▶ **Exercise input**:
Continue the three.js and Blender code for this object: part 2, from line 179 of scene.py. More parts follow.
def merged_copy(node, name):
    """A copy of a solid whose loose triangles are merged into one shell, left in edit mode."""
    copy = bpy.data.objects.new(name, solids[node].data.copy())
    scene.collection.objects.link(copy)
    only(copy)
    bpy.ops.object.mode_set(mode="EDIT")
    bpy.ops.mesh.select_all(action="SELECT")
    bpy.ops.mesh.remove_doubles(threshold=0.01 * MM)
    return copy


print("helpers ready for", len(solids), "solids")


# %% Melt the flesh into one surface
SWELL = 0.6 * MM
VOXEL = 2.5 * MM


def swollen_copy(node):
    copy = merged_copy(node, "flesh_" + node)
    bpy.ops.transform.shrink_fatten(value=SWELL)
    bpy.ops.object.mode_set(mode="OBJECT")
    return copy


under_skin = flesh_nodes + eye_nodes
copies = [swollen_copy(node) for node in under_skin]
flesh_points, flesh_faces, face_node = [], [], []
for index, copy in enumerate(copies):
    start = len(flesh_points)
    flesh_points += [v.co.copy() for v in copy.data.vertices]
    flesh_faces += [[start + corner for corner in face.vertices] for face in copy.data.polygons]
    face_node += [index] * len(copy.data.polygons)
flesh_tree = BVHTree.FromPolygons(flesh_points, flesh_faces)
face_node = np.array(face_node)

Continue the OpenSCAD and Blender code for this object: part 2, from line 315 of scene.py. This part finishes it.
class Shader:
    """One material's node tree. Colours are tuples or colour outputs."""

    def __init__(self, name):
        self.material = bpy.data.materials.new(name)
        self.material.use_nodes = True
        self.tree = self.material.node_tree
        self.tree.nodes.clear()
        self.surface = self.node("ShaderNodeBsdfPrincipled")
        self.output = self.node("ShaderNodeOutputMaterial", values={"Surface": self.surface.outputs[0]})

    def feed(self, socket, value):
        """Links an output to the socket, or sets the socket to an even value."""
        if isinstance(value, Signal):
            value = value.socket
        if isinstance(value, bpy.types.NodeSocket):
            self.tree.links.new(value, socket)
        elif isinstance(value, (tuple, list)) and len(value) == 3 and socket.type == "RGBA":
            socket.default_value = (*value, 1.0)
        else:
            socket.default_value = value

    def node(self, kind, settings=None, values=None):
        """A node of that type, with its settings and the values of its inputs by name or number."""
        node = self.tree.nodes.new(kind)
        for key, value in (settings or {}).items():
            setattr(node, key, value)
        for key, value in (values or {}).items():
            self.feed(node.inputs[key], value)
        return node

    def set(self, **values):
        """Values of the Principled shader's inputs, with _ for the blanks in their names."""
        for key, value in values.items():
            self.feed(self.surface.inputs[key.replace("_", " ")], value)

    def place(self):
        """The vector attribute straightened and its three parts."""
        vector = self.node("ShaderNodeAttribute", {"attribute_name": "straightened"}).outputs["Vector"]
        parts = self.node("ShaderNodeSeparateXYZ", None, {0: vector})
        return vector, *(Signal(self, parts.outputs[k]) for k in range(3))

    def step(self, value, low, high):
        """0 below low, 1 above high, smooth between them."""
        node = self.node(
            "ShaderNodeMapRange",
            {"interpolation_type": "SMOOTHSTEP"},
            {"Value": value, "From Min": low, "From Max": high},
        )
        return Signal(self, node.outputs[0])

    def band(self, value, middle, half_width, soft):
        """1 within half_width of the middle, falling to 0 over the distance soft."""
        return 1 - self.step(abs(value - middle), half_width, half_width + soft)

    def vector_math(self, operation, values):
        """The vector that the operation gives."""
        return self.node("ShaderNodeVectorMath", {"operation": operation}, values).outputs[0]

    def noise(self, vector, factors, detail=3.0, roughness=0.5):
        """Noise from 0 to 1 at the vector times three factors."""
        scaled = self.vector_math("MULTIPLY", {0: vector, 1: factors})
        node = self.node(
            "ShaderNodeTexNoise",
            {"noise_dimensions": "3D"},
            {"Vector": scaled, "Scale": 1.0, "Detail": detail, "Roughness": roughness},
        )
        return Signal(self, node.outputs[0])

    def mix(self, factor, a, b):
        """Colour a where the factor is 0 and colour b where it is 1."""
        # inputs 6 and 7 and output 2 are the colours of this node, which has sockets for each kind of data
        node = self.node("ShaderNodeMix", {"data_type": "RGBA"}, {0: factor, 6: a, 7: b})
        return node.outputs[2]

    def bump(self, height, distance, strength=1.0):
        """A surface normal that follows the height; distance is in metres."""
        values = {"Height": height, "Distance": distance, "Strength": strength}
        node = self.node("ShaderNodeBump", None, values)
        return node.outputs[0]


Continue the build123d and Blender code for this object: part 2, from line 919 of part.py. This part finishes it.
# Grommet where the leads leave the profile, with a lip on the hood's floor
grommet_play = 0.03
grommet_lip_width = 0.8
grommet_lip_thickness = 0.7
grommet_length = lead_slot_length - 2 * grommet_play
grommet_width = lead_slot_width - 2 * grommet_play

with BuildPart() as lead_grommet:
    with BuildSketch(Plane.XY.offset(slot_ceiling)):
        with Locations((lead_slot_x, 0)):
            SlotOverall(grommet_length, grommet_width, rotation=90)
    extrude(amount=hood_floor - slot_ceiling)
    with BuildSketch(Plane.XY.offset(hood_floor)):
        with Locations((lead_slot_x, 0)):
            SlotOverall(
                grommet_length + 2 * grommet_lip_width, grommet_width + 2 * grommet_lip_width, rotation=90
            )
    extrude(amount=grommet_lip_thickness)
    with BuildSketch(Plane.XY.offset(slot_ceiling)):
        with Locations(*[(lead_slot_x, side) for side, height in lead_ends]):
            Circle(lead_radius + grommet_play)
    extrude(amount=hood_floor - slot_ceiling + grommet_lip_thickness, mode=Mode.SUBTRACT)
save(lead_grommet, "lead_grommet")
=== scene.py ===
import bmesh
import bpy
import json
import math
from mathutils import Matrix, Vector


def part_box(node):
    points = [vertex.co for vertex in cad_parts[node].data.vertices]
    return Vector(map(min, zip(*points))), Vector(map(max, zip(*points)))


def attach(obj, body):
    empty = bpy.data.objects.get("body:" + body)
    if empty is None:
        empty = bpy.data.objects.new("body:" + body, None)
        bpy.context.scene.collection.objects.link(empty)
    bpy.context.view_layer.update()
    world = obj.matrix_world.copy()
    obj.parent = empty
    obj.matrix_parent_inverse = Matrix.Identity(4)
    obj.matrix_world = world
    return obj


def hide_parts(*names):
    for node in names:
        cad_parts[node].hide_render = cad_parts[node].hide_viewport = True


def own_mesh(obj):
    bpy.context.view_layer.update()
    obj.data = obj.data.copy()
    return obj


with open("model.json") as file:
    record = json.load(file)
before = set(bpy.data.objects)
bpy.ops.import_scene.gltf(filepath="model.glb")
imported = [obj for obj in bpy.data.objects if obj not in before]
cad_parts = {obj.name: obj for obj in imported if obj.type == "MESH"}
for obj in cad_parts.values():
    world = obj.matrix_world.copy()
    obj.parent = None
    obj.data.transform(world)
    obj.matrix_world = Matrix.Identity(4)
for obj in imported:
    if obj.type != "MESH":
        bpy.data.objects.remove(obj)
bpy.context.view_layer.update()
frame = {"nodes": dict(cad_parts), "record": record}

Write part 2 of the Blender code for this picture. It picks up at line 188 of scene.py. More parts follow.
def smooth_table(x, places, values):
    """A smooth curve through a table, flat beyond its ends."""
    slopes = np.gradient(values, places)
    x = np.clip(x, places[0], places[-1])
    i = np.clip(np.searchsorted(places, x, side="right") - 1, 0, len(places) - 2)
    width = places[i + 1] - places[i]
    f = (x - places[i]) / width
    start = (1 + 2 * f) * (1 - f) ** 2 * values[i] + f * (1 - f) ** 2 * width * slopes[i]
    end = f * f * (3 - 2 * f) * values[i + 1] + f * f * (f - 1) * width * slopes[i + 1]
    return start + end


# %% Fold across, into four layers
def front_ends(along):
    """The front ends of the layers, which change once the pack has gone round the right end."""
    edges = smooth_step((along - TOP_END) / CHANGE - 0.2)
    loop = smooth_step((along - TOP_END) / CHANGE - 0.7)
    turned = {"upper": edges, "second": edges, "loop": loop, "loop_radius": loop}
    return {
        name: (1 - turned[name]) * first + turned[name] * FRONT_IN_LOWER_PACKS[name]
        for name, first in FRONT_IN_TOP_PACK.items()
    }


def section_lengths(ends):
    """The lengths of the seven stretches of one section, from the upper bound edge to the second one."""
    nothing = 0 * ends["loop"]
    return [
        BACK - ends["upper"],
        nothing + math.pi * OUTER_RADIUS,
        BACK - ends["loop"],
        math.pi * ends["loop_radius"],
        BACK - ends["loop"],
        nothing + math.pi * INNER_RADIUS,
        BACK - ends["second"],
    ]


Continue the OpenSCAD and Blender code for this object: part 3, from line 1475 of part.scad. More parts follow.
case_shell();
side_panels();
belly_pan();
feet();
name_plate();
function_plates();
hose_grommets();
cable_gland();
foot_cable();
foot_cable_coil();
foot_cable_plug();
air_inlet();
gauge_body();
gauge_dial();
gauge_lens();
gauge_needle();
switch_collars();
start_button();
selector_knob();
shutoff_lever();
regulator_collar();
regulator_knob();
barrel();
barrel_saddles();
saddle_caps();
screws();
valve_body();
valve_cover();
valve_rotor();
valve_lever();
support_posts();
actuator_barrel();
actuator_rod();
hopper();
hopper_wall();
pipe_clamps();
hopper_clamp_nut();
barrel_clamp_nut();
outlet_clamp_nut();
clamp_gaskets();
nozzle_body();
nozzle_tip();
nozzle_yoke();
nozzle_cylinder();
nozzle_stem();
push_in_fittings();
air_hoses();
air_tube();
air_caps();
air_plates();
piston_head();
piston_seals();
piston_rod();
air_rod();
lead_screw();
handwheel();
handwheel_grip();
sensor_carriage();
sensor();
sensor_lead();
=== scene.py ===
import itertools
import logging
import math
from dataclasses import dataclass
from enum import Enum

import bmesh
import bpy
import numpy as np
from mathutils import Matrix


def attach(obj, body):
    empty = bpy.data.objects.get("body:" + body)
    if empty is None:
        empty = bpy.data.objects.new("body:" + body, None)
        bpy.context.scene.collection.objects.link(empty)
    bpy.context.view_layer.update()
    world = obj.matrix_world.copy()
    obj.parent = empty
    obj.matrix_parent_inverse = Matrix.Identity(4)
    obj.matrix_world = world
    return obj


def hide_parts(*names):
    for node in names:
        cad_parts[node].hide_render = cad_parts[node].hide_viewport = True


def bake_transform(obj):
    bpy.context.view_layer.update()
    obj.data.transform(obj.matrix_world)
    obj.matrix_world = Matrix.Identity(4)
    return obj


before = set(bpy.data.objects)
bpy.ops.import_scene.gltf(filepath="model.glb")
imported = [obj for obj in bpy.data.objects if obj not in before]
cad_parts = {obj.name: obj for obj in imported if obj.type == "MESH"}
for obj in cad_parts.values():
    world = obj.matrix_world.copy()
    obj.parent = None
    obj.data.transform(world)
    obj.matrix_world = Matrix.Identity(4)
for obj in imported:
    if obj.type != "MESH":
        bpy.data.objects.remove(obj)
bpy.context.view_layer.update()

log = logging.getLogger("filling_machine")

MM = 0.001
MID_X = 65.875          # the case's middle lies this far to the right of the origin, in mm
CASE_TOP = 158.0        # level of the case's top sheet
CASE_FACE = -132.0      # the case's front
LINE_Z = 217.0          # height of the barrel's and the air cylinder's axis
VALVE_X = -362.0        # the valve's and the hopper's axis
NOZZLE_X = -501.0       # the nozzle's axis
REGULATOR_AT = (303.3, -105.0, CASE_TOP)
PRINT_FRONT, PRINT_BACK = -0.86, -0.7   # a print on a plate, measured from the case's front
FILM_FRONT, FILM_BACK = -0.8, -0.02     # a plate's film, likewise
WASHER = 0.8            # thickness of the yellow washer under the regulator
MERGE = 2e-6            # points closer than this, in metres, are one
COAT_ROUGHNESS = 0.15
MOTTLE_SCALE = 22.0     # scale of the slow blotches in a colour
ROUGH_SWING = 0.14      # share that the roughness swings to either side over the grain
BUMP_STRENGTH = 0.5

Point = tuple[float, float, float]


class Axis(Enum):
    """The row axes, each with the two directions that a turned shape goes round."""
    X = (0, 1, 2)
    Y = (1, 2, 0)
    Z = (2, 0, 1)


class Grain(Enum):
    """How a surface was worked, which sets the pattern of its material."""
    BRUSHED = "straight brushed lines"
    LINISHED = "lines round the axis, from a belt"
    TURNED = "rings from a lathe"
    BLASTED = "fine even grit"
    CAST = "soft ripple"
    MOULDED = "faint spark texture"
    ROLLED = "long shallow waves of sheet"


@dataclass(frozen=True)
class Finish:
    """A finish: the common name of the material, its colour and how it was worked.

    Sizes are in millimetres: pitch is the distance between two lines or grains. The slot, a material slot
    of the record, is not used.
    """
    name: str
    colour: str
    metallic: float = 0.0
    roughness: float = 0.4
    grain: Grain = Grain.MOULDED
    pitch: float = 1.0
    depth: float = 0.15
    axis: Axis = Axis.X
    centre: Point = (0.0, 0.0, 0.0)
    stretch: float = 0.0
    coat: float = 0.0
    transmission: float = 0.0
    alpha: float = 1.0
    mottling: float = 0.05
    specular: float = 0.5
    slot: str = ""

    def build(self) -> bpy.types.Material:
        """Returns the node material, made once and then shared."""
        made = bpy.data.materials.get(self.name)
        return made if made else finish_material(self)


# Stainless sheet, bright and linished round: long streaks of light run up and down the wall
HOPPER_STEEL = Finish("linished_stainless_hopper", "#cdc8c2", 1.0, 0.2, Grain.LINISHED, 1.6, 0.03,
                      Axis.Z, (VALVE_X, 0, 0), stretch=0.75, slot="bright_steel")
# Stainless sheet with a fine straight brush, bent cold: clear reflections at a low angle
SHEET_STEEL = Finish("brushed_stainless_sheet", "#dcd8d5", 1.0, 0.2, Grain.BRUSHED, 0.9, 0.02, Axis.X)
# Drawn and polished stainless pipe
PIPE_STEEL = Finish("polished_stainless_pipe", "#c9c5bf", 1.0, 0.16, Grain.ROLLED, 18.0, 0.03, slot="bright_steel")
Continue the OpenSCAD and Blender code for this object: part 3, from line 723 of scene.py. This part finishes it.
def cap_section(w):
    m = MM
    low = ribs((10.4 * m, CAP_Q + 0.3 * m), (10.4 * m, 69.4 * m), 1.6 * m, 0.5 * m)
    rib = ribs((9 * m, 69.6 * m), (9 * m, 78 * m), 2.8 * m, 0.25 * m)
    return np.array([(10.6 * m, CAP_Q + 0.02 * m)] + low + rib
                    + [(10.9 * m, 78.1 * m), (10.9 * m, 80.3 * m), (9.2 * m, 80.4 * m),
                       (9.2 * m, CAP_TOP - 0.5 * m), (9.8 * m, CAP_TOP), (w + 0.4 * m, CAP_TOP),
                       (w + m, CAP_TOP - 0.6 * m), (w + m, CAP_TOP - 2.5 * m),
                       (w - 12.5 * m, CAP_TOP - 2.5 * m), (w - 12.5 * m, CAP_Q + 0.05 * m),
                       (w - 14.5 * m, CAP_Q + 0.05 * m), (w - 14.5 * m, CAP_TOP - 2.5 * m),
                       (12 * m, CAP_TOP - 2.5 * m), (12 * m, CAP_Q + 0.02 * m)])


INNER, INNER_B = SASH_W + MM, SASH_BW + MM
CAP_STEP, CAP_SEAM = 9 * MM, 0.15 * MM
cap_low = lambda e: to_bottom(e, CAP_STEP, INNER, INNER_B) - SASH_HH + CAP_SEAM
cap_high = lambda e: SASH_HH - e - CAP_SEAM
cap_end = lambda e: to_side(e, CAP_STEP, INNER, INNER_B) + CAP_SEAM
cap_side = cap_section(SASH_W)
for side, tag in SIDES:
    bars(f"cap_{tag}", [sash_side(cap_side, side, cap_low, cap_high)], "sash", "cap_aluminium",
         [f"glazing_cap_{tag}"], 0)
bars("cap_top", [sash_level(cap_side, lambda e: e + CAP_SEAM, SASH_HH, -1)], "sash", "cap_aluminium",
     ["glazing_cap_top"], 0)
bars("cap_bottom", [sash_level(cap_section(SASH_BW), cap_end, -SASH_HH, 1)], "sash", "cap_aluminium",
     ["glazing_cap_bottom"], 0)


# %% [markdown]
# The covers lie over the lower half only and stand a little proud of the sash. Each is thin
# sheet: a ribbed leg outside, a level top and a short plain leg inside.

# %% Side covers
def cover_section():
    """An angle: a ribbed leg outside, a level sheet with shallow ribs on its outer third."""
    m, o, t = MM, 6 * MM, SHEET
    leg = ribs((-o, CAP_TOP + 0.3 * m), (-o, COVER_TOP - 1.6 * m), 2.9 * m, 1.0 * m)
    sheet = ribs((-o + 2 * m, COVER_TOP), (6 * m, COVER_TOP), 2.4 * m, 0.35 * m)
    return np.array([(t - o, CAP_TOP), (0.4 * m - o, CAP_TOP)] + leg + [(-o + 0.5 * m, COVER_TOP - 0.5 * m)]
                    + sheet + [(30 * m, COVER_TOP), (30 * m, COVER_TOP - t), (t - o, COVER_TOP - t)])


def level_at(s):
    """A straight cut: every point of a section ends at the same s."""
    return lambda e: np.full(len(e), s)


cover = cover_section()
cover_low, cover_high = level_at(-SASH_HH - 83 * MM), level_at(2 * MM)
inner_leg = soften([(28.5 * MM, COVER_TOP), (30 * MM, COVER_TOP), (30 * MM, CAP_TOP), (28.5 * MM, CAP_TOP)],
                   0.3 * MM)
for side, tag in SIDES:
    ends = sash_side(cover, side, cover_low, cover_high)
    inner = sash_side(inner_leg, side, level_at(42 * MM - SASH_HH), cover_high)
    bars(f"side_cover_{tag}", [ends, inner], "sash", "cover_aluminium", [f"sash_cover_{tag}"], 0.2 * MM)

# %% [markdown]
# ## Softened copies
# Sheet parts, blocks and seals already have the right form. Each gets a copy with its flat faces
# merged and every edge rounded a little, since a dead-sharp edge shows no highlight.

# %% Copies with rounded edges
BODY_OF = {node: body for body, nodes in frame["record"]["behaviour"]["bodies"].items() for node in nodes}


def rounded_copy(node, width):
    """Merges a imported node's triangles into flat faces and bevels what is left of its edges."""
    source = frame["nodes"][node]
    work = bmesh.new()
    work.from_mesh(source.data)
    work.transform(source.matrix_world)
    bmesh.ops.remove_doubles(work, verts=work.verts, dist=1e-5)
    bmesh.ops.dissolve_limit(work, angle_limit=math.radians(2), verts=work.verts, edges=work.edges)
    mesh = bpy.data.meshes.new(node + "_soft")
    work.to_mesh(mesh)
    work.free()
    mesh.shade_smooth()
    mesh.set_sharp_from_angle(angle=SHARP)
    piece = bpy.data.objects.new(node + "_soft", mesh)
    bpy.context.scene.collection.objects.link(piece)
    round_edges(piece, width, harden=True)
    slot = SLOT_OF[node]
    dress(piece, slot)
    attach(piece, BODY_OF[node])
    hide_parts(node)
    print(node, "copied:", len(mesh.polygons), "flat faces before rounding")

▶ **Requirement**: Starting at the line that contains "extrude(amount=grommet_lip_thickness)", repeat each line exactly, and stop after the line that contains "zip(*points))), Vector(map(max, zip(*points)))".

▶ **Task result**:
    extrude(amount=grommet_lip_thickness)
    with BuildSketch(Plane.XY.offset(slot_ceiling)):
        with Locations(*[(lead_slot_x, side) for side, height in lead_ends]):
            Circle(lead_radius + grommet_play)
    extrude(amount=hood_floor - slot_ceiling + grommet_lip_thickness, mode=Mode.SUBTRACT)
save(lead_grommet, "lead_grommet")
=== scene.py ===
import bmesh
import bpy
import json
import math
from mathutils import Matrix, Vector


def part_box(node):
    points = [vertex.co for vertex in cad_parts[node].data.vertices]
    return Vector(map(min, zip(*points))), Vector(map(max, zip(*points)))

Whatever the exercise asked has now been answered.